Extract the data exactly, missing nothing.

+ + + + + + +

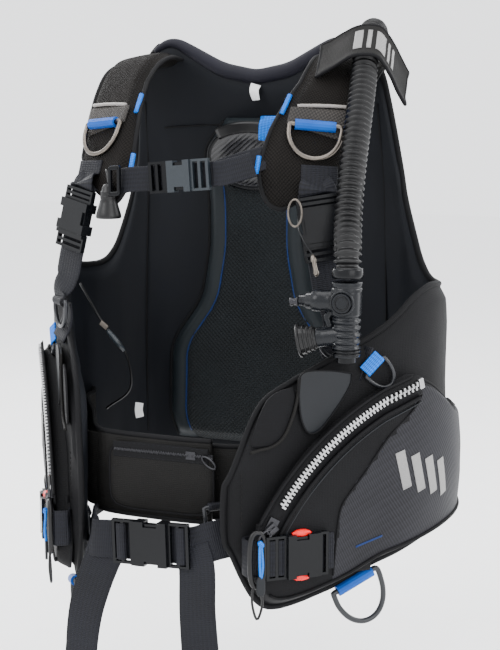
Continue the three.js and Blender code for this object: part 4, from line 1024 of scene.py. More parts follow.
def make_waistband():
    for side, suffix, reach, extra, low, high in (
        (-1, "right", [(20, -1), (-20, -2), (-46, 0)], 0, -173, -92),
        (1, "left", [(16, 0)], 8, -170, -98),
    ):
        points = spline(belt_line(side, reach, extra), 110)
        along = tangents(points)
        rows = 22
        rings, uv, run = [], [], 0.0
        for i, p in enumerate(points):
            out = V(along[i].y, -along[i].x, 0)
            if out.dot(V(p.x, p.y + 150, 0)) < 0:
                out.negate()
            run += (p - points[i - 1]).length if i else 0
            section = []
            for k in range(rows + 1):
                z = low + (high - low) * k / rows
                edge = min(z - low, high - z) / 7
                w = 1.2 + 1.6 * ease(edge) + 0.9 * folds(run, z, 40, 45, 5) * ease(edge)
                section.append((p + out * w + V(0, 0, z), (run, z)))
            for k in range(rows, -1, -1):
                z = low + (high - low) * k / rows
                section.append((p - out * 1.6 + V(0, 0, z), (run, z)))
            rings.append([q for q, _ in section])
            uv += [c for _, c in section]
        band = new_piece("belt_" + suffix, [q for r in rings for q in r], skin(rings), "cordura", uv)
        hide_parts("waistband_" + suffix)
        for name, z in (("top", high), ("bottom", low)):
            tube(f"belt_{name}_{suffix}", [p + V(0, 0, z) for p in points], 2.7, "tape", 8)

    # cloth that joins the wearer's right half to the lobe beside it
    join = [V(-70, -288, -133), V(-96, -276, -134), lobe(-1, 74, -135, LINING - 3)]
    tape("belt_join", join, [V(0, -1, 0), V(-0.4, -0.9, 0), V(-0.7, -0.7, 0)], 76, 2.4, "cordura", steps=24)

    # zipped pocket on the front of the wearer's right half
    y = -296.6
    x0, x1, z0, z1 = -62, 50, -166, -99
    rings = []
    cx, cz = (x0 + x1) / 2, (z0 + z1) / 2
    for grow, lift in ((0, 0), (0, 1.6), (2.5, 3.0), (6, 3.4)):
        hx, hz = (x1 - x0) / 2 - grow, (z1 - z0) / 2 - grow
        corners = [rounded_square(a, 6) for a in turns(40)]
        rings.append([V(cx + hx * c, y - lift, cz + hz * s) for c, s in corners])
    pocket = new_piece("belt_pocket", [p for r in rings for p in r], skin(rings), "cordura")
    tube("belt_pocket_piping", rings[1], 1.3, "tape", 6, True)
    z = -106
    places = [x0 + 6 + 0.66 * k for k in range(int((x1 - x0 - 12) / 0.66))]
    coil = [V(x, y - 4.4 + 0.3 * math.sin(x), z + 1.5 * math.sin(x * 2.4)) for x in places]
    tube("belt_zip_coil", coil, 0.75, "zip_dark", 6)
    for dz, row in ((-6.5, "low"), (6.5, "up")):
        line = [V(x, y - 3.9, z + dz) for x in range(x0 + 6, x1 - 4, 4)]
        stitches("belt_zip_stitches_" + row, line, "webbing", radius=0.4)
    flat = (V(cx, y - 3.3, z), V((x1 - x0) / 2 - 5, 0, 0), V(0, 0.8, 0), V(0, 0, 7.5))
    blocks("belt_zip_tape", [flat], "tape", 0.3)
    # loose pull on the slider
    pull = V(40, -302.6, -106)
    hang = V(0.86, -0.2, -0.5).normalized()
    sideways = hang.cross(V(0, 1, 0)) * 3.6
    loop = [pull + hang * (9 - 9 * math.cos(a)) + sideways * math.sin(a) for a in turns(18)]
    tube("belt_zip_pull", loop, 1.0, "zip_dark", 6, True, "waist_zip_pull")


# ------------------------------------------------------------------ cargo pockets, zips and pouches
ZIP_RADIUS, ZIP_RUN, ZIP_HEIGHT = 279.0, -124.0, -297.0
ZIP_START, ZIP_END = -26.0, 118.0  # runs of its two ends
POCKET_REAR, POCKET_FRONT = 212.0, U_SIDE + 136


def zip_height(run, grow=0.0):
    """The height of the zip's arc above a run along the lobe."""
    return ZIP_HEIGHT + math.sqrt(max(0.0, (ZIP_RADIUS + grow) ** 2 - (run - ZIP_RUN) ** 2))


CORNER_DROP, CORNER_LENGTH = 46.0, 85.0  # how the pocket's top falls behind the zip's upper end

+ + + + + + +

[COMPLETE OUTPUT]:
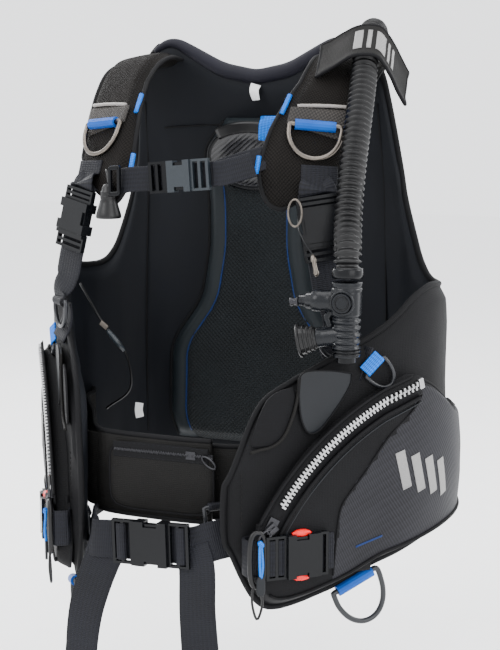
Continue the three.js and Blender code for this object: part 4, from line 1024 of scene.py. More parts follow.
def make_waistband():
    for side, suffix, reach, extra, low, high in (
        (-1, "right", [(20, -1), (-20, -2), (-46, 0)], 0, -173, -92),
        (1, "left", [(16, 0)], 8, -170, -98),
    ):
        points = spline(belt_line(side, reach, extra), 110)
        along = tangents(points)
        rows = 22
        rings, uv, run = [], [], 0.0
        for i, p in enumerate(points):
            out = V(along[i].y, -along[i].x, 0)
            if out.dot(V(p.x, p.y + 150, 0)) < 0:
                out.negate()
            run += (p - points[i - 1]).length if i else 0
            section = []
            for k in range(rows + 1):
                z = low + (high - low) * k / rows
                edge = min(z - low, high - z) / 7
                w = 1.2 + 1.6 * ease(edge) + 0.9 * folds(run, z, 40, 45, 5) * ease(edge)
                section.append((p + out * w + V(0, 0, z), (run, z)))
            for k in range(rows, -1, -1):
                z = low + (high - low) * k / rows
                section.append((p - out * 1.6 + V(0, 0, z), (run, z)))
            rings.append([q for q, _ in section])
            uv += [c for _, c in section]
        band = new_piece("belt_" + suffix, [q for r in rings for q in r], skin(rings), "cordura", uv)
        hide_parts("waistband_" + suffix)
        for name, z in (("top", high), ("bottom", low)):
            tube(f"belt_{name}_{suffix}", [p + V(0, 0, z) for p in points], 2.7, "tape", 8)

    # cloth that joins the wearer's right half to the lobe beside it
    join = [V(-70, -288, -133), V(-96, -276, -134), lobe(-1, 74, -135, LINING - 3)]
    tape("belt_join", join, [V(0, -1, 0), V(-0.4, -0.9, 0), V(-0.7, -0.7, 0)], 76, 2.4, "cordura", steps=24)

    # zipped pocket on the front of the wearer's right half
    y = -296.6
    x0, x1, z0, z1 = -62, 50, -166, -99
    rings = []
    cx, cz = (x0 + x1) / 2, (z0 + z1) / 2
    for grow, lift in ((0, 0), (0, 1.6), (2.5, 3.0), (6, 3.4)):
        hx, hz = (x1 - x0) / 2 - grow, (z1 - z0) / 2 - grow
        corners = [rounded_square(a, 6) for a in turns(40)]
        rings.append([V(cx + hx * c, y - lift, cz + hz * s) for c, s in corners])
    pocket = new_piece("belt_pocket", [p for r in rings for p in r], skin(rings), "cordura")
    tube("belt_pocket_piping", rings[1], 1.3, "tape", 6, True)
    z = -106
    places = [x0 + 6 + 0.66 * k for k in range(int((x1 - x0 - 12) / 0.66))]
    coil = [V(x, y - 4.4 + 0.3 * math.sin(x), z + 1.5 * math.sin(x * 2.4)) for x in places]
    tube("belt_zip_coil", coil, 0.75, "zip_dark", 6)
    for dz, row in ((-6.5, "low"), (6.5, "up")):
        line = [V(x, y - 3.9, z + dz) for x in range(x0 + 6, x1 - 4, 4)]
        stitches("belt_zip_stitches_" + row, line, "webbing", radius=0.4)
    flat = (V(cx, y - 3.3, z), V((x1 - x0) / 2 - 5, 0, 0), V(0, 0.8, 0), V(0, 0, 7.5))
    blocks("belt_zip_tape", [flat], "tape", 0.3)
    # loose pull on the slider
    pull = V(40, -302.6, -106)
    hang = V(0.86, -0.2, -0.5).normalized()
    sideways = hang.cross(V(0, 1, 0)) * 3.6
    loop = [pull + hang * (9 - 9 * math.cos(a)) + sideways * math.sin(a) for a in turns(18)]
    tube("belt_zip_pull", loop, 1.0, "zip_dark", 6, True, "waist_zip_pull")


# ------------------------------------------------------------------ cargo pockets, zips and pouches
ZIP_RADIUS, ZIP_RUN, ZIP_HEIGHT = 279.0, -124.0, -297.0
ZIP_START, ZIP_END = -26.0, 118.0  # runs of its two ends
POCKET_REAR, POCKET_FRONT = 212.0, U_SIDE + 136


def zip_height(run, grow=0.0):
    """The height of the zip's arc above a run along the lobe."""
    return ZIP_HEIGHT + math.sqrt(max(0.0, (ZIP_RADIUS + grow) ** 2 - (run - ZIP_RUN) ** 2))


CORNER_DROP, CORNER_LENGTH = 46.0, 85.0  # how the pocket's top falls behind the zip's upper end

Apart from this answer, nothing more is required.